Together, Knowledge and Piety say, God is Father of all that you see. All. Absolutely all. Each created thing is your brother or sister. Saint Francis sang about his Brother Sun and Sister Moon, and Saint John of the Cross said that all things are his through Christ who is his. Well, that’s the crux of it. All things do belong to the one who is Christ’s, for he is ours and our brother; and our Father is Father of all.
Together with this realization comes, to greater and lesser extents depending on the person and situation, the realization of God’s All-Embracing Providence and the divinely initiated act seeing Jesus in others – as Jesus promised us we would do (Mt 25:40).
Without using the traditional concept of the seven Gifts as dispositions to receive inspirations from the Spirit, Jean-Pierre de Caussade touches on most of this:
All creatures that exist are in the hands of God… There is not a moment in which God does not present Himself under the cover of some pain to be endured, of some consolation to be enjoyed, or of some duty to be performed. All that takes place within us, around us, or through us, contains and conceals His divine action… If only we had faith we should show good-will to all creatures; we should cherish them and be interiorly grateful to them as serving, by God’s will, for our perfection. If we lived the life of faith without intermission we should have an uninterrupted commerce with God and a constant familiar intercourse with Him…
With faith, we should see God in and behind all things, either actively willing or permitting it to happen. We can swim in his will. And swimming in his will, we can love all our fellow creatures – which is to say, our brothers and sisters in whom God is.
He adds a few pages later:
It is faith that teaches us the hollowness of created things; by it God reveals and manifests Himself in all things.
Exactly. For love-in-faith enjoys the sevenfold Gift of the Spirit, and in the divine use of that sevenfold Gift, inspirations as regards Knowledge teach us to set right our interior attitude and love of created things, especially in their infinite distance from God; but inspirations as regards Piety teach us that God is Father of all, and thus not absent from anything in which there is good.

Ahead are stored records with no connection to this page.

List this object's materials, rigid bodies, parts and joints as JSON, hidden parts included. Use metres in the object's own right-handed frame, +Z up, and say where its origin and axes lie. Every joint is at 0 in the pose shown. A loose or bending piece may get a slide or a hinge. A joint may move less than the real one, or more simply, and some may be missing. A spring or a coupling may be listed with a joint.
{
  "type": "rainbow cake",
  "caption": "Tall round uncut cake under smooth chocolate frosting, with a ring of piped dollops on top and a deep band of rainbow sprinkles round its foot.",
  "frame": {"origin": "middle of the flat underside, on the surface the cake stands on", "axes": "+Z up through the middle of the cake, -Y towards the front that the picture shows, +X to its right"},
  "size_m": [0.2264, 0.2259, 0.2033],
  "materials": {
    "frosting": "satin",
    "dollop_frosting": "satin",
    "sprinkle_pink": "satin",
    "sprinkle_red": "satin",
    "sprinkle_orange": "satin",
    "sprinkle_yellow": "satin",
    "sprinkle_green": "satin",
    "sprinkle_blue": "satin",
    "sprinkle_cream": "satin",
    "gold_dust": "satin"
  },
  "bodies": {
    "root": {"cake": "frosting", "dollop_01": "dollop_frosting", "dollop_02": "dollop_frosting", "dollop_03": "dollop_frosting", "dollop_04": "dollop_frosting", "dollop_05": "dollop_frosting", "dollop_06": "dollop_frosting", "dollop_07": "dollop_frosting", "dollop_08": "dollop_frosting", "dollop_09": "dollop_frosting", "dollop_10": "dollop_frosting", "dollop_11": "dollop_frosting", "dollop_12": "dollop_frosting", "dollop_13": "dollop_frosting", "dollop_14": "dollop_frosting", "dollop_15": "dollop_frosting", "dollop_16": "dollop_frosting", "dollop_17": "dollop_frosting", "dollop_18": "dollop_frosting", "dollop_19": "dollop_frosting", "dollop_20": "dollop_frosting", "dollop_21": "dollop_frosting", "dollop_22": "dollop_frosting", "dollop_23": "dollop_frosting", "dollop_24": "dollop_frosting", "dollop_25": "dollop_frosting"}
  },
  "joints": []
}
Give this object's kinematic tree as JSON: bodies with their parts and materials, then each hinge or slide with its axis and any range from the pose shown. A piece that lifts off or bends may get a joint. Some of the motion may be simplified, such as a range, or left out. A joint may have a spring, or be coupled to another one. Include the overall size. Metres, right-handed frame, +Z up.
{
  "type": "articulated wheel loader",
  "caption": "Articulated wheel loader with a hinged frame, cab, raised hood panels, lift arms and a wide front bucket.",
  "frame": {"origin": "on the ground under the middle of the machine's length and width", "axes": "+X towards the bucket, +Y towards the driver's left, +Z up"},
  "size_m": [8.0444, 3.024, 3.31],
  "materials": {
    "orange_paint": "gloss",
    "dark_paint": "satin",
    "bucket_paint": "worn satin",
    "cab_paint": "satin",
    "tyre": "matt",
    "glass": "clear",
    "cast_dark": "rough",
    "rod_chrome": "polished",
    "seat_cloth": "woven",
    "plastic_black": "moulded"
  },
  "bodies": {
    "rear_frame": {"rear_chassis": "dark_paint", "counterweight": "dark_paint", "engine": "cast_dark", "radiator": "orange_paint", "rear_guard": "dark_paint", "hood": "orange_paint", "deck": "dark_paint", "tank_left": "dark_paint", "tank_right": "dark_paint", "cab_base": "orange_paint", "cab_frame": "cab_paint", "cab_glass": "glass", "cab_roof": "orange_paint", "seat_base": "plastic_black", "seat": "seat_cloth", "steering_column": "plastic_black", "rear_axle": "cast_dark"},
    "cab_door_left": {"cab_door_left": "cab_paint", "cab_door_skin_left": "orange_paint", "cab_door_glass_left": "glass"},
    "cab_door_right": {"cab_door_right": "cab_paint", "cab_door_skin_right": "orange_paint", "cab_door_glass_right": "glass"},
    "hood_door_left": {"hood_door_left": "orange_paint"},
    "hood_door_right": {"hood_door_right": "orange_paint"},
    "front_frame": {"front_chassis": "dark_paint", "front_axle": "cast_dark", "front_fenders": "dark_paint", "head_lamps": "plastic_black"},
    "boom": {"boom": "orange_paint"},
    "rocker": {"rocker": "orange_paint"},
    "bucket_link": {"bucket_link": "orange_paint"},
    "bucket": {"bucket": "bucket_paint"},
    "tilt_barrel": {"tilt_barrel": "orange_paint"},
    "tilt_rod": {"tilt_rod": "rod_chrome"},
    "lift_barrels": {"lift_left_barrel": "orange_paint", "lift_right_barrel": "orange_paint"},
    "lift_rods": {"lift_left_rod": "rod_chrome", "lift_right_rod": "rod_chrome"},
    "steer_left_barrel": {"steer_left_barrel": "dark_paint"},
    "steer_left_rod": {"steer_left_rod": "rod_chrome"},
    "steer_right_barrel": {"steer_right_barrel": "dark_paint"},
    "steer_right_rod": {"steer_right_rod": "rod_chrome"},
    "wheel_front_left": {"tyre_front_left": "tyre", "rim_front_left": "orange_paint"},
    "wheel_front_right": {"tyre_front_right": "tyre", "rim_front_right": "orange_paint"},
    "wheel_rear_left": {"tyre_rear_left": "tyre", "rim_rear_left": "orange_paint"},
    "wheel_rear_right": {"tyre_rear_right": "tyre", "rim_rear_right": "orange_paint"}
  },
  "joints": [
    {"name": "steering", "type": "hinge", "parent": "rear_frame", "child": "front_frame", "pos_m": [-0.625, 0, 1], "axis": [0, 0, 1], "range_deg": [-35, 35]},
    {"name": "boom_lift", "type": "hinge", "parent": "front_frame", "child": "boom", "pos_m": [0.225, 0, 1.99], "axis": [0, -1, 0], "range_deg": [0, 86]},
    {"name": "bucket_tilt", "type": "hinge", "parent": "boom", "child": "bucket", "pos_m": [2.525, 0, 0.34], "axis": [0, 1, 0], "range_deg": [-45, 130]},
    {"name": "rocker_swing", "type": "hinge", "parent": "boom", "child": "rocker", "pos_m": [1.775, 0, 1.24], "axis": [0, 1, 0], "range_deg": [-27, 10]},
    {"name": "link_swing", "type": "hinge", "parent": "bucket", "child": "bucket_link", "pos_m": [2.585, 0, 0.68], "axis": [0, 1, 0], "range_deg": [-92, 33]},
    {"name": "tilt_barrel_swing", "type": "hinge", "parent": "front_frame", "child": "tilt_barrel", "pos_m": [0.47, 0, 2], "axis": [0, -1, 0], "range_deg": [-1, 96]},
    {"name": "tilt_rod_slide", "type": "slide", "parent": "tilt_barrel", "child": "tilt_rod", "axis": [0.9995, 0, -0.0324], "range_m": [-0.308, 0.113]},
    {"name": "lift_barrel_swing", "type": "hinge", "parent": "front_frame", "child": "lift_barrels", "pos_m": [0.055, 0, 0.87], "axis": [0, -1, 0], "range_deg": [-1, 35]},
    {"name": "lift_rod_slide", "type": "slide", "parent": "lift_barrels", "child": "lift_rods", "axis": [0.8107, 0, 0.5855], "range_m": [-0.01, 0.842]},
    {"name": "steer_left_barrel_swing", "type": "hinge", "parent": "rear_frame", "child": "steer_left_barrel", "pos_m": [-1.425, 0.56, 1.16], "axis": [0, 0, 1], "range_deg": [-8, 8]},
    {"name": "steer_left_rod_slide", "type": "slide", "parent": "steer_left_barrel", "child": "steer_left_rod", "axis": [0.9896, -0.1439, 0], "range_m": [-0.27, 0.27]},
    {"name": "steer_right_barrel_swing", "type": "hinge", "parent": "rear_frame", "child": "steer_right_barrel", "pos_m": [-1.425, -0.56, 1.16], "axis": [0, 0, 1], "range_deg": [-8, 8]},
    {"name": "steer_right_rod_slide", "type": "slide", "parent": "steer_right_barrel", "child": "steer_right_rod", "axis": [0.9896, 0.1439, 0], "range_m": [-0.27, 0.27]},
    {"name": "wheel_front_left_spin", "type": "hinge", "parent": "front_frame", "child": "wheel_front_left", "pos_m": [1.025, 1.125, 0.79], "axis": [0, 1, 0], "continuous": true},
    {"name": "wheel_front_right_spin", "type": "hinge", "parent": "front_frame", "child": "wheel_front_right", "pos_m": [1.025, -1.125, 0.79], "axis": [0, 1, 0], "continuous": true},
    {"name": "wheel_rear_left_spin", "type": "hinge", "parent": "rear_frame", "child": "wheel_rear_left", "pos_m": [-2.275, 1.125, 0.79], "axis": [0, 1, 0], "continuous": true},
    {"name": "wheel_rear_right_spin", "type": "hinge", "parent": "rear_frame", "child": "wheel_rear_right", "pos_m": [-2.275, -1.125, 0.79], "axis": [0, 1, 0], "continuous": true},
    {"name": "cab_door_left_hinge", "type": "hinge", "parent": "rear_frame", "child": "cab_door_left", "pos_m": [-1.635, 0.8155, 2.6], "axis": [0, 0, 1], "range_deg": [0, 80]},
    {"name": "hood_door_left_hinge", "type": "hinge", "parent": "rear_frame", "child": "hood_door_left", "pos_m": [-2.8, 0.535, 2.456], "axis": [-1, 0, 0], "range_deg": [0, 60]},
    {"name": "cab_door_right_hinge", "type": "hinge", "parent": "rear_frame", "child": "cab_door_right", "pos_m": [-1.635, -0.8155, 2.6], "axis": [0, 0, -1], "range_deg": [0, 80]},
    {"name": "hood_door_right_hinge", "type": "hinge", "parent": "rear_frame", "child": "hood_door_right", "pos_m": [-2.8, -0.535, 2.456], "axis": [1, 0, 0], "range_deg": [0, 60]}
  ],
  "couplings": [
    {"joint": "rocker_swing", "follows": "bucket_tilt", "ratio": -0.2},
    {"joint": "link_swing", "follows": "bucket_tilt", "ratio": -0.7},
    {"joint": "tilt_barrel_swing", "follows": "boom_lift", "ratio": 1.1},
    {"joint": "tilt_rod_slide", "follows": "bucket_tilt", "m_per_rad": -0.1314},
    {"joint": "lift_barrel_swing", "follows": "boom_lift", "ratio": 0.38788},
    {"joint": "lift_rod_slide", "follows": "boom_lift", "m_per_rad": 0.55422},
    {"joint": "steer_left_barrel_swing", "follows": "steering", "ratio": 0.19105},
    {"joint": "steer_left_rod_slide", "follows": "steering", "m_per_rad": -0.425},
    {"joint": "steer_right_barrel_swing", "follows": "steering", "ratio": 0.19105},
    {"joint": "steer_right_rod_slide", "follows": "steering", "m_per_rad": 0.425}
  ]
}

Those following the beatification cause of Marcel Văn CSsR know that his cause is (and this is almost unique for Southeast and East Asia) as a confessor of the faith, not as a martyr. The reason relies partly on the fact that it is what he says which makes him more accessible as a saint than how he died. In other words, those close to Little Văn believe he is a teaching saint. He is someone with a message. Well, it is obvious that I subscribe to such a view, given that, on this blog, I quote him more than anyone else.

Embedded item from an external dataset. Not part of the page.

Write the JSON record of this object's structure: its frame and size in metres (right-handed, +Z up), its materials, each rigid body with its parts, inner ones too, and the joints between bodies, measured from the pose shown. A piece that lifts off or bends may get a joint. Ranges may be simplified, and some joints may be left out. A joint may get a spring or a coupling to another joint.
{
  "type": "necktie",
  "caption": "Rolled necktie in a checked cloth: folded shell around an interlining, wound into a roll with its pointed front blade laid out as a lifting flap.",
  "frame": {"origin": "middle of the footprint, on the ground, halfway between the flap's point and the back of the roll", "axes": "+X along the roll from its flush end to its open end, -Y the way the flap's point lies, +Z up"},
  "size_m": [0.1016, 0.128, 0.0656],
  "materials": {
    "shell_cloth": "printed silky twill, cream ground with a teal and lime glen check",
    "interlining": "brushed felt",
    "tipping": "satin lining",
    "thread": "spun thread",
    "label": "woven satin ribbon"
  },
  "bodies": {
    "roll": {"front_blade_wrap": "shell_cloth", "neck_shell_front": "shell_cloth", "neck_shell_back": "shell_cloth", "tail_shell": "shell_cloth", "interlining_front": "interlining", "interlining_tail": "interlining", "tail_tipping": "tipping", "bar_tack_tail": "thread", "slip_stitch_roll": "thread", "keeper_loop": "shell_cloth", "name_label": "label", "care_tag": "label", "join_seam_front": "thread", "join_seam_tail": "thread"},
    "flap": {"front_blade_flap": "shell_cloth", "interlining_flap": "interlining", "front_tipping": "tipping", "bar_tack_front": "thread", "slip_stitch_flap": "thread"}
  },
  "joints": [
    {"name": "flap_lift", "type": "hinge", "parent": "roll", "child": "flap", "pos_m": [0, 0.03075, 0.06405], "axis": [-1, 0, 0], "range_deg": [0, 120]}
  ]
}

However, one of the things that the teaching saints – especially the great teaching saints whom we call Doctors of the Church – teach about is spiritual progress. They usually have some idea about what it means to get closer to Jesus. Maybe the thoughts come haphazardly. Maybe the thoughts come in a great synthesis like those of Saint John of the Cross. Maybe the thoughts occur within the context of other, more general books, as with Saint Alphonsus and Saint Francis de Sales. Maybe the thoughts are buried in correspondence, as with Saint John of Ávila. But some sort of more or less explained and more or less technical idea of spiritual progress exists for all the saints.
Does such an idea exist for Marcel? Yes, it does. Where does he express it? In letters, mostly.
Marcel’s idea of spiritual progress comes very close to that of Thérèse (it might have surprised Marcel to hear someone like Edith Stein claim that this childlike spirit of Thérèse is really what all of Carmel pushes towards in all its saints). Perhaps his idea is even closer to that of Saint Bernard than to that of Thérèse herself (this too would have surprised Marcel). Well, what is Marcel’s idea? Increasing childlikeness and total abandon-in-confidence is spiritual growth. It’s measured in terms of faith, for faith grows alongside love. To have faith is one step; to have great faith, presumably detached from enough disordered links to this world, is another step; to abandon everything into the providential, all-consuming, all-accompanying, everywhere-present love of the Father is a third step:
If our faith is weak, we obtain little; if it is great, we obtain a lot; and if we place all our confidence in him, God gives us all his power to be active in us, since, being infinitely just, if we offer him everything, necessarily, his justice obliges him to give it all to us. (1 March 1953)
These particular formulas are reminiscent of Bernard of Clairvaux. This threefold division, though, is common. It’s remarked by (to provide a far-from-exhaustive list) Bernard, Thomas, Catherine of Siena, John of the Cross, and Francis de Sales. They all use different words and different emphasis, but they say the same thing. To have faith is one thing. To begin to lose attachments to the world is another. To lose attachments to our own spiritual preferences and need for consolations is a third. Marcel says exactly this – for total abandon, total trust and confidence, is the same as losing spiritual needs for consolations, spiritual preferences, and so on. We want only God’s will:
Once we have placed our entire trust in God, once we have placed our whole life in his hands, necessarily he will protect us, he will take care of us, he will guide us, which is to say, he will make us walk according to his will. (6 September 1953)
Our life, so to speak, becomes simpler. Everything condenses into one: the will of God. Another letter testifies to the trajectory:
I see God making me become, day by day, more and more like a child. I leave to him all the freedom to make of me what he wants, until the day that he will transform me into a little child, entirely helpless left to himself, resting in peace in his heart, without any possibility of leaving from there… (24 January 1954)
This is a genuine description of spiritual progress as progress. It’s Marcel’s own. But the ecclesial sources are deep and real. It’s the same pattern over and over again: have faith; lose disordered dependence on the things of the world that are not God; lose disordered dependence on the good spiritual things that are not God himself. Little Văn, little as he is, chooses to describe the whole thing in terms of childlikeness, abandon, confidence, faith.